Supplied data:
++++
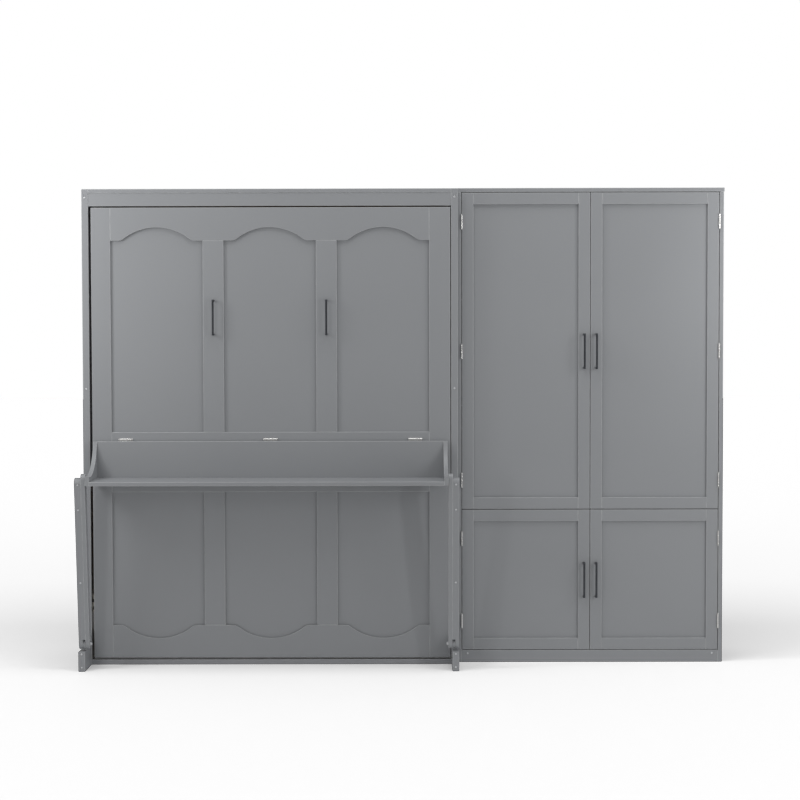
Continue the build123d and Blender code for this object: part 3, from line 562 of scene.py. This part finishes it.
# Boards seen from the room: arrises eased with fine paper.
eased(["bed_face_stiles", "bed_header_rail", "bed_toe_rail", "bed_side_panel_left",
       "bed_side_panel_right", "bed_top_board", "bed_panel_stiles", "bed_panel_top_rail",
       "bed_panel_middle_rail", "bed_panel_bottom_rail", "bed_panel_mullions",
       "wardrobe_side_panel_left", "wardrobe_side_panel_right", "wardrobe_top_board",
       "wardrobe_plinth_rail", *DOORS],
      satin_grey, FRONT_ARRIS, 3)
eased(["bed_panel_infills"], satin_grey, INFILL_ARRIS)
eased(["shelf_back_board", "shelf_board", "shelf_end_board_left", "shelf_end_board_right",
       "arm_left_bar", "arm_left_strip", "arm_right_bar", "arm_right_strip", "foot_block_left",
       "foot_block_right"], satin_grey, SHELF_ARRIS, 3)
# Boards inside the cabinets.
eased(["bed_wall_rails", "bed_side_battens", "bed_headboard", "wardrobe_wall_rail",
       "wardrobe_back_panel", "wardrobe_partitions", "wardrobe_loose_shelves",
       "wardrobe_middle_shelf", "wardrobe_bottom_board"],
      inside_grey, INSIDE_ARRIS)
# Pine: slats rounded by the planer, frame timbers only eased.
eased(["bed_slats"], pine_across, SLAT_ARRIS, 3)
eased(["bed_frame_rails", "slat_bearers"], pine_upright, TIMBER_ARRIS,
      across=pine_across)
# Metal.
eased(["bed_handles", *[f"{door}_handle" for door in DOORS]],
      gunmetal, HANDLE_ARRIS, 3)
eased(["bed_hinge_leaves", "shelf_hinge_leaves", "wardrobe_hinge_leaves",
       *[f"{door}_hinge_leaves" for door in DOORS]], bright_nickel, HINGE_ARRIS)
eased(["cabinet_pivot_plates", "bed_pivot_plates"], passivated, PLATE_ARRIS)
eased(["wardrobe_shelf_pins", "arm_left_bolts", "arm_right_bolts"], zinc, PIN_ARRIS)

face_screw_heads()
arm_screw_heads("left")
arm_screw_heads("right")
wardrobe_hinge_details()
shelf_hinge_details()
slat_screws()
piece_from(pivot_bolts("cabinet_pivot_plates", 1), "cabinet_pivot_bolts", "cabinet",
           passivated)
piece_from(pivot_bolts("bed_pivot_plates", -1), "bed_pivot_bolts", "bed",
           passivated)


# ---- floor and light
FLOOR_REACH = 30                          # m from the middle to each side, out of sight


def pale_floor():
    """Smooth pale studio floor that shows only the shadows that fall on it."""
    material, tree, shader, place = new_finish("painted_pale_floor")
    marks = add(tree, "ShaderNodeTexNoise", {"Vector": place, "Scale": 0.8, "Detail": 4.0})
    tone = add(tree, "ShaderNodeValToRGB", {"Fac": marks.outputs["Fac"]},
               stops=[(0.3, linear("#f4f4f4")), (0.7, linear("#f7f7f7"))])
    tree.links.new(tone.outputs["Color"], shader.inputs["Base Color"])
    shader.inputs["Roughness"].default_value = 0.8
    form = bmesh.new()
    bmesh.ops.create_grid(form, x_segments=8, y_segments=8, size=FLOOR_REACH)
    mesh = bpy.data.meshes.new("floor")
    form.to_mesh(mesh)
    form.free()
    mesh.materials.append(material)
    floor = bpy.data.objects.new("floor", mesh)
    bpy.context.scene.collection.objects.link(floor)
    floor.is_shadow_catcher = True


def softbox(name, place, aim, size, power):
    """Rectangular soft white light at a place, aimed at a point."""
    data = bpy.data.lights.new(name, "AREA")
    data.shape = "RECTANGLE"
    data.size, data.size_y = size
    data.energy = power
    light = bpy.data.objects.new(name, data)
    light.location = place
    light.rotation_mode = "QUATERNION"
    light.rotation_quaternion = (Vector(aim) - Vector(place)).to_track_quat("-Z", "Y")
    light.visible_camera = False
    bpy.context.scene.collection.objects.link(light)


# name, place, aimed at, size across and up, power in watts
LIGHTS = [
    ("right_softbox", (3.4, -1.9, 2.4), (0.9, -0.1, 1.4), (1.2, 1.8), 15),
    ("right_strip", (1.95, -0.75, 1.95), (1.4, -0.05, 1.85), (0.3, 0.9), 2.7),
    ("left_strip", (-2.4, -1.0, 2.2), (-1.3, -0.1, 1.6), (0.5, 1.0), 13),
    ("right_key", (2.7, -3.1, 1.3), (1.1, -0.1, 1.3), (0.2, 2.4), 16),
    ("left_key", (-2.2, -3.1, 1.5), (-0.9, -0.1, 1.5), (0.2, 2.0), 7),
    ("top_key", (-0.3, -0.85, 4.0), (-0.3, -0.25, 0.9), (3.2, 1.3), 35),
]
SURROUND = 0.31                           # light from all round, beside the softboxes


def studio():
    """Surround that looks white to the camera and glows dimly on all else, and the soft lights."""
    world = bpy.data.worlds.new("white_surround")
    bpy.context.scene.world = world
    world.use_nodes = True
    tree = world.node_tree
    seen = tree.nodes["Background"]
    seen.inputs["Color"].default_value = linear("#ffffff")
    seen.inputs["Strength"].default_value = 1.0
    glow = add(tree, "ShaderNodeBackground", {"Color": linear("#ffffff"), "Strength": SURROUND})
    ray = add(tree, "ShaderNodeLightPath")
    both = add(tree, "ShaderNodeMixShader",
               {0: ray.outputs["Is Camera Ray"], 1: glow.outputs[0], 2: seen.outputs[0]})
    tree.links.new(both.outputs[0], tree.nodes["World Output"].inputs["Surface"])
    for name, place, aim, size, power in LIGHTS:
        softbox(name, place, aim, size, power)
    bpy.context.scene.view_settings.view_transform = "Standard"


pale_floor()
studio()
++++
Repeat the preceding lines exactly, please, every one of them.

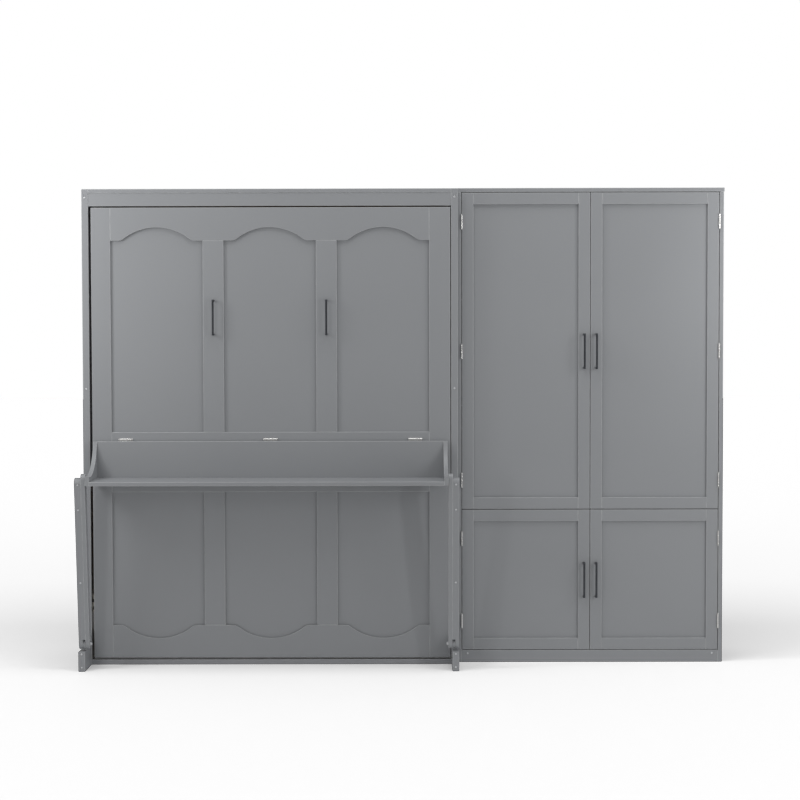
Continue the build123d and Blender code for this object: part 3, from line 562 of scene.py. This part finishes it.
# Boards seen from the room: arrises eased with fine paper.
eased(["bed_face_stiles", "bed_header_rail", "bed_toe_rail", "bed_side_panel_left",
       "bed_side_panel_right", "bed_top_board", "bed_panel_stiles", "bed_panel_top_rail",
       "bed_panel_middle_rail", "bed_panel_bottom_rail", "bed_panel_mullions",
       "wardrobe_side_panel_left", "wardrobe_side_panel_right", "wardrobe_top_board",
       "wardrobe_plinth_rail", *DOORS],
      satin_grey, FRONT_ARRIS, 3)
eased(["bed_panel_infills"], satin_grey, INFILL_ARRIS)
eased(["shelf_back_board", "shelf_board", "shelf_end_board_left", "shelf_end_board_right",
       "arm_left_bar", "arm_left_strip", "arm_right_bar", "arm_right_strip", "foot_block_left",
       "foot_block_right"], satin_grey, SHELF_ARRIS, 3)
# Boards inside the cabinets.
eased(["bed_wall_rails", "bed_side_battens", "bed_headboard", "wardrobe_wall_rail",
       "wardrobe_back_panel", "wardrobe_partitions", "wardrobe_loose_shelves",
       "wardrobe_middle_shelf", "wardrobe_bottom_board"],
      inside_grey, INSIDE_ARRIS)
# Pine: slats rounded by the planer, frame timbers only eased.
eased(["bed_slats"], pine_across, SLAT_ARRIS, 3)
eased(["bed_frame_rails", "slat_bearers"], pine_upright, TIMBER_ARRIS,
      across=pine_across)
# Metal.
eased(["bed_handles", *[f"{door}_handle" for door in DOORS]],
      gunmetal, HANDLE_ARRIS, 3)
eased(["bed_hinge_leaves", "shelf_hinge_leaves", "wardrobe_hinge_leaves",
       *[f"{door}_hinge_leaves" for door in DOORS]], bright_nickel, HINGE_ARRIS)
eased(["cabinet_pivot_plates", "bed_pivot_plates"], passivated, PLATE_ARRIS)
eased(["wardrobe_shelf_pins", "arm_left_bolts", "arm_right_bolts"], zinc, PIN_ARRIS)

face_screw_heads()
arm_screw_heads("left")
arm_screw_heads("right")
wardrobe_hinge_details()
shelf_hinge_details()
slat_screws()
piece_from(pivot_bolts("cabinet_pivot_plates", 1), "cabinet_pivot_bolts", "cabinet",
           passivated)
piece_from(pivot_bolts("bed_pivot_plates", -1), "bed_pivot_bolts", "bed",
           passivated)


# ---- floor and light
FLOOR_REACH = 30                          # m from the middle to each side, out of sight


def pale_floor():
    """Smooth pale studio floor that shows only the shadows that fall on it."""
    material, tree, shader, place = new_finish("painted_pale_floor")
    marks = add(tree, "ShaderNodeTexNoise", {"Vector": place, "Scale": 0.8, "Detail": 4.0})
    tone = add(tree, "ShaderNodeValToRGB", {"Fac": marks.outputs["Fac"]},
               stops=[(0.3, linear("#f4f4f4")), (0.7, linear("#f7f7f7"))])
    tree.links.new(tone.outputs["Color"], shader.inputs["Base Color"])
    shader.inputs["Roughness"].default_value = 0.8
    form = bmesh.new()
    bmesh.ops.create_grid(form, x_segments=8, y_segments=8, size=FLOOR_REACH)
    mesh = bpy.data.meshes.new("floor")
    form.to_mesh(mesh)
    form.free()
    mesh.materials.append(material)
    floor = bpy.data.objects.new("floor", mesh)
    bpy.context.scene.collection.objects.link(floor)
    floor.is_shadow_catcher = True


def softbox(name, place, aim, size, power):
    """Rectangular soft white light at a place, aimed at a point."""
    data = bpy.data.lights.new(name, "AREA")
    data.shape = "RECTANGLE"
    data.size, data.size_y = size
    data.energy = power
    light = bpy.data.objects.new(name, data)
    light.location = place
    light.rotation_mode = "QUATERNION"
    light.rotation_quaternion = (Vector(aim) - Vector(place)).to_track_quat("-Z", "Y")
    light.visible_camera = False
    bpy.context.scene.collection.objects.link(light)


# name, place, aimed at, size across and up, power in watts
LIGHTS = [
    ("right_softbox", (3.4, -1.9, 2.4), (0.9, -0.1, 1.4), (1.2, 1.8), 15),
    ("right_strip", (1.95, -0.75, 1.95), (1.4, -0.05, 1.85), (0.3, 0.9), 2.7),
    ("left_strip", (-2.4, -1.0, 2.2), (-1.3, -0.1, 1.6), (0.5, 1.0), 13),
    ("right_key", (2.7, -3.1, 1.3), (1.1, -0.1, 1.3), (0.2, 2.4), 16),
    ("left_key", (-2.2, -3.1, 1.5), (-0.9, -0.1, 1.5), (0.2, 2.0), 7),
    ("top_key", (-0.3, -0.85, 4.0), (-0.3, -0.25, 0.9), (3.2, 1.3), 35),
]
SURROUND = 0.31                           # light from all round, beside the softboxes


def studio():
    """Surround that looks white to the camera and glows dimly on all else, and the soft lights."""
    world = bpy.data.worlds.new("white_surround")
    bpy.context.scene.world = world
    world.use_nodes = True
    tree = world.node_tree
    seen = tree.nodes["Background"]
    seen.inputs["Color"].default_value = linear("#ffffff")
    seen.inputs["Strength"].default_value = 1.0
    glow = add(tree, "ShaderNodeBackground", {"Color": linear("#ffffff"), "Strength": SURROUND})
    ray = add(tree, "ShaderNodeLightPath")
    both = add(tree, "ShaderNodeMixShader",
               {0: ray.outputs["Is Camera Ray"], 1: glow.outputs[0], 2: seen.outputs[0]})
    tree.links.new(both.outputs[0], tree.nodes["World Output"].inputs["Surface"])
    for name, place, aim, size, power in LIGHTS:
        softbox(name, place, aim, size, power)
    bpy.context.scene.view_settings.view_transform = "Standard"


pale_floor()
studio()